**Stated task:** Please repeat all of the lines that follow, exactly as written.

**Input records:**

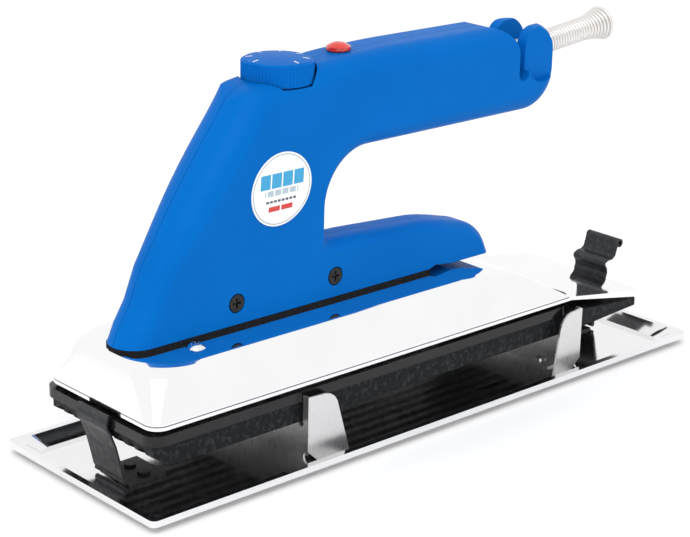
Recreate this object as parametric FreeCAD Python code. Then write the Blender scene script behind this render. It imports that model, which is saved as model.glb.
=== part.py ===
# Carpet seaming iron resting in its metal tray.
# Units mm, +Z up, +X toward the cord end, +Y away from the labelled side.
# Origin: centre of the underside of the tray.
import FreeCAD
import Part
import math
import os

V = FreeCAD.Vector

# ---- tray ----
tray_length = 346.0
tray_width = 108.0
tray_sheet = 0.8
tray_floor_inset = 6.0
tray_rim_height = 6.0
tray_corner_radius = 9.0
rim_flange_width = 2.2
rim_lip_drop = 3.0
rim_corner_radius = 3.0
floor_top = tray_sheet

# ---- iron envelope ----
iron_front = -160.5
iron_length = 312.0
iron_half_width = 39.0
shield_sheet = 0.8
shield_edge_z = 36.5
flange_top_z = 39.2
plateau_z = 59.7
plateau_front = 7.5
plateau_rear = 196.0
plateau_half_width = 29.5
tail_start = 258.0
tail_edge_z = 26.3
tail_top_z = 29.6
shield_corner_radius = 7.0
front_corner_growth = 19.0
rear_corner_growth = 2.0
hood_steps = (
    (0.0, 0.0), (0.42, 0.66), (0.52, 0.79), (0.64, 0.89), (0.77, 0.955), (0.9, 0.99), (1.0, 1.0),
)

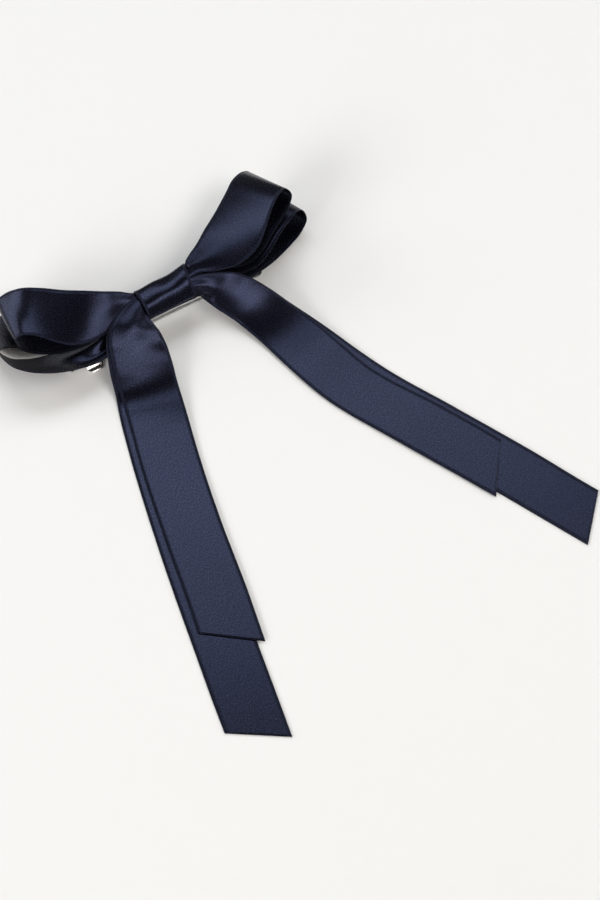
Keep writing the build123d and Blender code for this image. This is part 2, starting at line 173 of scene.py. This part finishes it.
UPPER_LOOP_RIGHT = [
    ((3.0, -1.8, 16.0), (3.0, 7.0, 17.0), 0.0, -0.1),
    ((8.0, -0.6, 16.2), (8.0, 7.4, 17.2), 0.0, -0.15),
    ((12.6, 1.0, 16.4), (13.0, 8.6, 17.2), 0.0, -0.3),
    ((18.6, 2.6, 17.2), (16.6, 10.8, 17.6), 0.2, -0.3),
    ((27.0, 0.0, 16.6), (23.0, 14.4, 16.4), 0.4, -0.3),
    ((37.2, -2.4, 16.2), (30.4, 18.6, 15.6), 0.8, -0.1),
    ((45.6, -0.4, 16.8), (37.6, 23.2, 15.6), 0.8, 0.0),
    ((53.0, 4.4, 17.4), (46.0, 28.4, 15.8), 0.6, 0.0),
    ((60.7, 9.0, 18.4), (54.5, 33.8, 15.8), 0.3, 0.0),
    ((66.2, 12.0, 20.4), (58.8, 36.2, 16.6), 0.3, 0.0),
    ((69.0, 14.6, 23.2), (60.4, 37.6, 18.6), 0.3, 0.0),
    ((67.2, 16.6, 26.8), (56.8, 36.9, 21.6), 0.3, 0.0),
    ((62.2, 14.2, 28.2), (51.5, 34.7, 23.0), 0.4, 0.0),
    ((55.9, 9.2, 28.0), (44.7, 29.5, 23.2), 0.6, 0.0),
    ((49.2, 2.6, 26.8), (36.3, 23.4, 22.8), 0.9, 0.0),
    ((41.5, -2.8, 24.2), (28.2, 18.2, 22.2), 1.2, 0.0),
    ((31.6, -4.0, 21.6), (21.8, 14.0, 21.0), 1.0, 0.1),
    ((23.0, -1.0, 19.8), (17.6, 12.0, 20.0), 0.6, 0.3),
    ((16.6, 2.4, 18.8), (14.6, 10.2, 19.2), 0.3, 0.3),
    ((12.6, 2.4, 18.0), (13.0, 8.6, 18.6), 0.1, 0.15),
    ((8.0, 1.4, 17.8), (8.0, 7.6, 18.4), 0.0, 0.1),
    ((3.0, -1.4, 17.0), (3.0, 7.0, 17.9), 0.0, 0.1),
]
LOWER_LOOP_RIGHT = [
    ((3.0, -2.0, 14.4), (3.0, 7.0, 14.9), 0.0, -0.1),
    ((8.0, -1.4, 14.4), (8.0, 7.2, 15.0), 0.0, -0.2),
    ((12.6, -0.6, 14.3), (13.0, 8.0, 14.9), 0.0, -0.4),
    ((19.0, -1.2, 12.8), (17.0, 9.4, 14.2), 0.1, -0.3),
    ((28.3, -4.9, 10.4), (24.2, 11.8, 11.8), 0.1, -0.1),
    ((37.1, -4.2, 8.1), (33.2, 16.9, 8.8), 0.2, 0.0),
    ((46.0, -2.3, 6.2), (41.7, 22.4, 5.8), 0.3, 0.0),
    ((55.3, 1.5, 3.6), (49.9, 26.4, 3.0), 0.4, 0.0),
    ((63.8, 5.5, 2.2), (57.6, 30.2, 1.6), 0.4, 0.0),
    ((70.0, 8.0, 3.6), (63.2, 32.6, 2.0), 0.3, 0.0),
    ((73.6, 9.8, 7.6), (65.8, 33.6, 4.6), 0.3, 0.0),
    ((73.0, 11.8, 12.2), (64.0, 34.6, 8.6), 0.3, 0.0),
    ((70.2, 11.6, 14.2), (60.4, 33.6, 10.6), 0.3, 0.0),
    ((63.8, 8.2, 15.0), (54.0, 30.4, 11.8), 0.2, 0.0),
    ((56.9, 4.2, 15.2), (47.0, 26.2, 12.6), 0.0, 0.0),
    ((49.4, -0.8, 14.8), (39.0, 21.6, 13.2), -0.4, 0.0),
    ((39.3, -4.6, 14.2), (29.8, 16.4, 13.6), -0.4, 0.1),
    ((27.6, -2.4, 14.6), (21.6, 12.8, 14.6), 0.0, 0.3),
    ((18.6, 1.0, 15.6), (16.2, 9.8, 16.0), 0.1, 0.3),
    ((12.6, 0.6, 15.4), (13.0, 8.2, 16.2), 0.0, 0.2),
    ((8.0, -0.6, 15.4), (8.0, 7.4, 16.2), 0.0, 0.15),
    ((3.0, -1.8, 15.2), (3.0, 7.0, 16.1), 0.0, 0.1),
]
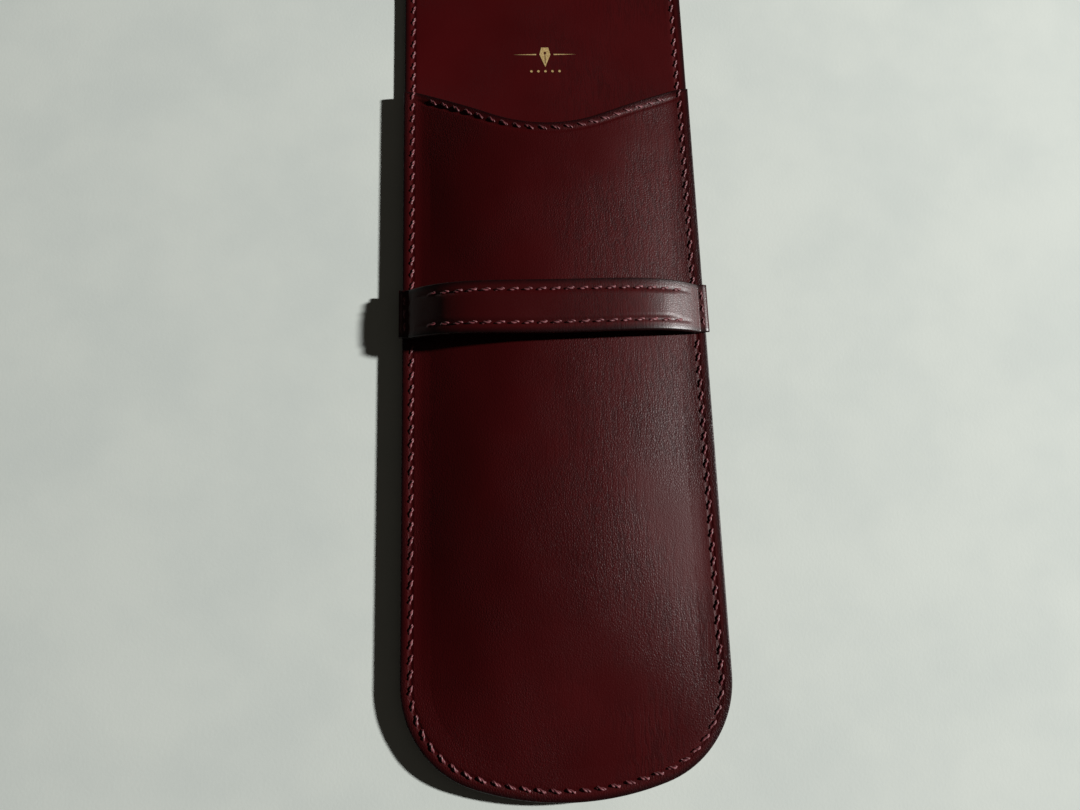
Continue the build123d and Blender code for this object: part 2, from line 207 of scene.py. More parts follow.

**Result for this task:**
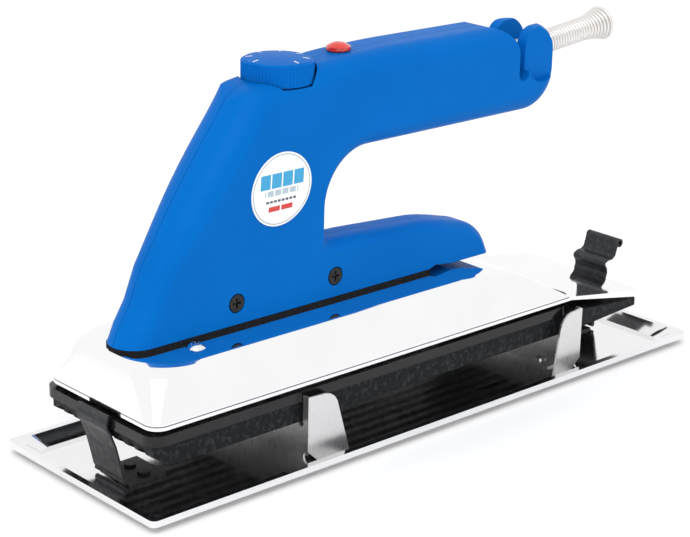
Recreate this object as parametric FreeCAD Python code. Then write the Blender scene script behind this render. It imports that model, which is saved as model.glb.
=== part.py ===
# Carpet seaming iron resting in its metal tray.
# Units mm, +Z up, +X toward the cord end, +Y away from the labelled side.
# Origin: centre of the underside of the tray.
import FreeCAD
import Part
import math
import os

V = FreeCAD.Vector

# ---- tray ----
tray_length = 346.0
tray_width = 108.0
tray_sheet = 0.8
tray_floor_inset = 6.0
tray_rim_height = 6.0
tray_corner_radius = 9.0
rim_flange_width = 2.2
rim_lip_drop = 3.0
rim_corner_radius = 3.0
floor_top = tray_sheet

# ---- iron envelope ----
iron_front = -160.5
iron_length = 312.0
iron_half_width = 39.0
shield_sheet = 0.8
shield_edge_z = 36.5
flange_top_z = 39.2
plateau_z = 59.7
plateau_front = 7.5
plateau_rear = 196.0
plateau_half_width = 29.5
tail_start = 258.0
tail_edge_z = 26.3
tail_top_z = 29.6
shield_corner_radius = 7.0
front_corner_growth = 19.0
rear_corner_growth = 2.0
hood_steps = (
    (0.0, 0.0), (0.42, 0.66), (0.52, 0.79), (0.64, 0.89), (0.77, 0.955), (0.9, 0.99), (1.0, 1.0),
)

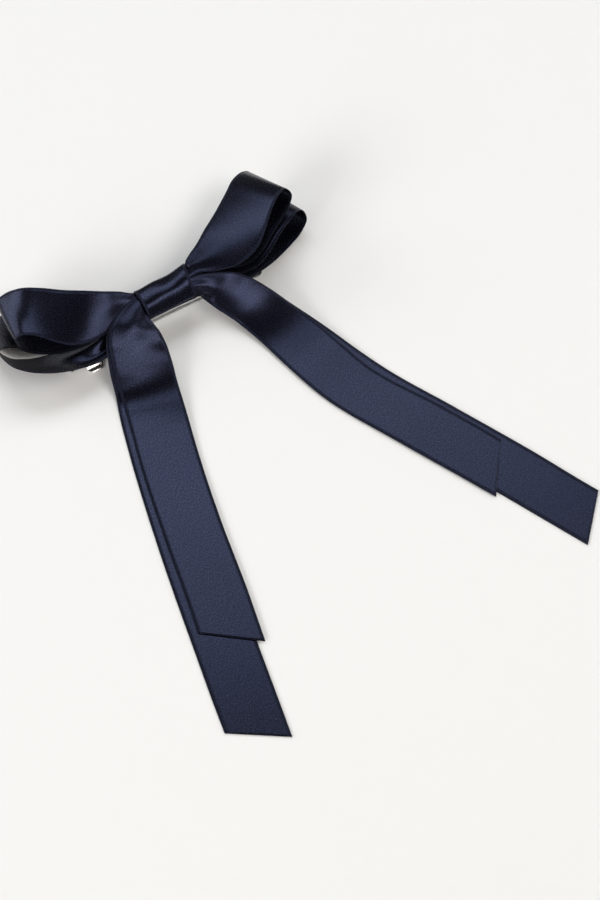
Keep writing the build123d and Blender code for this image. This is part 2, starting at line 173 of scene.py. This part finishes it.
UPPER_LOOP_RIGHT = [
    ((3.0, -1.8, 16.0), (3.0, 7.0, 17.0), 0.0, -0.1),
    ((8.0, -0.6, 16.2), (8.0, 7.4, 17.2), 0.0, -0.15),
    ((12.6, 1.0, 16.4), (13.0, 8.6, 17.2), 0.0, -0.3),
    ((18.6, 2.6, 17.2), (16.6, 10.8, 17.6), 0.2, -0.3),
    ((27.0, 0.0, 16.6), (23.0, 14.4, 16.4), 0.4, -0.3),
    ((37.2, -2.4, 16.2), (30.4, 18.6, 15.6), 0.8, -0.1),
    ((45.6, -0.4, 16.8), (37.6, 23.2, 15.6), 0.8, 0.0),
    ((53.0, 4.4, 17.4), (46.0, 28.4, 15.8), 0.6, 0.0),
    ((60.7, 9.0, 18.4), (54.5, 33.8, 15.8), 0.3, 0.0),
    ((66.2, 12.0, 20.4), (58.8, 36.2, 16.6), 0.3, 0.0),
    ((69.0, 14.6, 23.2), (60.4, 37.6, 18.6), 0.3, 0.0),
    ((67.2, 16.6, 26.8), (56.8, 36.9, 21.6), 0.3, 0.0),
    ((62.2, 14.2, 28.2), (51.5, 34.7, 23.0), 0.4, 0.0),
    ((55.9, 9.2, 28.0), (44.7, 29.5, 23.2), 0.6, 0.0),
    ((49.2, 2.6, 26.8), (36.3, 23.4, 22.8), 0.9, 0.0),
    ((41.5, -2.8, 24.2), (28.2, 18.2, 22.2), 1.2, 0.0),
    ((31.6, -4.0, 21.6), (21.8, 14.0, 21.0), 1.0, 0.1),
    ((23.0, -1.0, 19.8), (17.6, 12.0, 20.0), 0.6, 0.3),
    ((16.6, 2.4, 18.8), (14.6, 10.2, 19.2), 0.3, 0.3),
    ((12.6, 2.4, 18.0), (13.0, 8.6, 18.6), 0.1, 0.15),
    ((8.0, 1.4, 17.8), (8.0, 7.6, 18.4), 0.0, 0.1),
    ((3.0, -1.4, 17.0), (3.0, 7.0, 17.9), 0.0, 0.1),
]
LOWER_LOOP_RIGHT = [
    ((3.0, -2.0, 14.4), (3.0, 7.0, 14.9), 0.0, -0.1),
    ((8.0, -1.4, 14.4), (8.0, 7.2, 15.0), 0.0, -0.2),
    ((12.6, -0.6, 14.3), (13.0, 8.0, 14.9), 0.0, -0.4),
    ((19.0, -1.2, 12.8), (17.0, 9.4, 14.2), 0.1, -0.3),
    ((28.3, -4.9, 10.4), (24.2, 11.8, 11.8), 0.1, -0.1),
    ((37.1, -4.2, 8.1), (33.2, 16.9, 8.8), 0.2, 0.0),
    ((46.0, -2.3, 6.2), (41.7, 22.4, 5.8), 0.3, 0.0),
    ((55.3, 1.5, 3.6), (49.9, 26.4, 3.0), 0.4, 0.0),
    ((63.8, 5.5, 2.2), (57.6, 30.2, 1.6), 0.4, 0.0),
    ((70.0, 8.0, 3.6), (63.2, 32.6, 2.0), 0.3, 0.0),
    ((73.6, 9.8, 7.6), (65.8, 33.6, 4.6), 0.3, 0.0),
    ((73.0, 11.8, 12.2), (64.0, 34.6, 8.6), 0.3, 0.0),
    ((70.2, 11.6, 14.2), (60.4, 33.6, 10.6), 0.3, 0.0),
    ((63.8, 8.2, 15.0), (54.0, 30.4, 11.8), 0.2, 0.0),
    ((56.9, 4.2, 15.2), (47.0, 26.2, 12.6), 0.0, 0.0),
    ((49.4, -0.8, 14.8), (39.0, 21.6, 13.2), -0.4, 0.0),
    ((39.3, -4.6, 14.2), (29.8, 16.4, 13.6), -0.4, 0.1),
    ((27.6, -2.4, 14.6), (21.6, 12.8, 14.6), 0.0, 0.3),
    ((18.6, 1.0, 15.6), (16.2, 9.8, 16.0), 0.1, 0.3),
    ((12.6, 0.6, 15.4), (13.0, 8.2, 16.2), 0.0, 0.2),
    ((8.0, -0.6, 15.4), (8.0, 7.4, 16.2), 0.0, 0.15),
    ((3.0, -1.8, 15.2), (3.0, 7.0, 16.1), 0.0, 0.1),
]
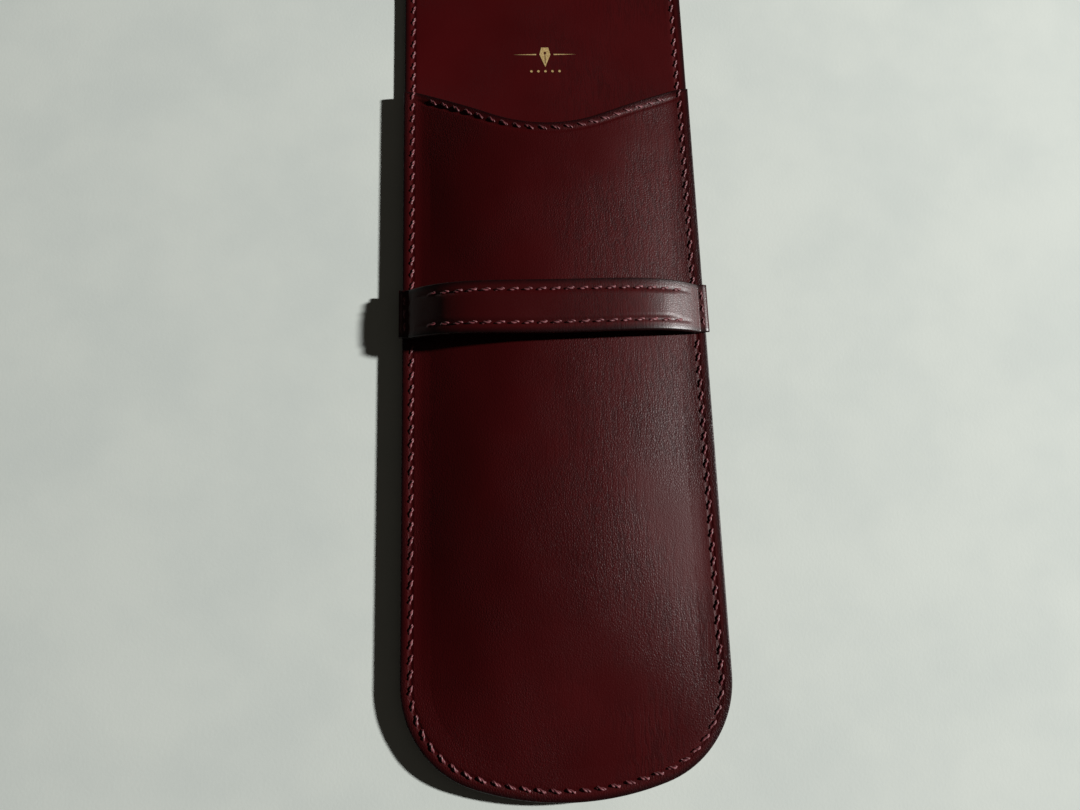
Continue the build123d and Blender code for this object: part 2, from line 207 of scene.py. More parts follow.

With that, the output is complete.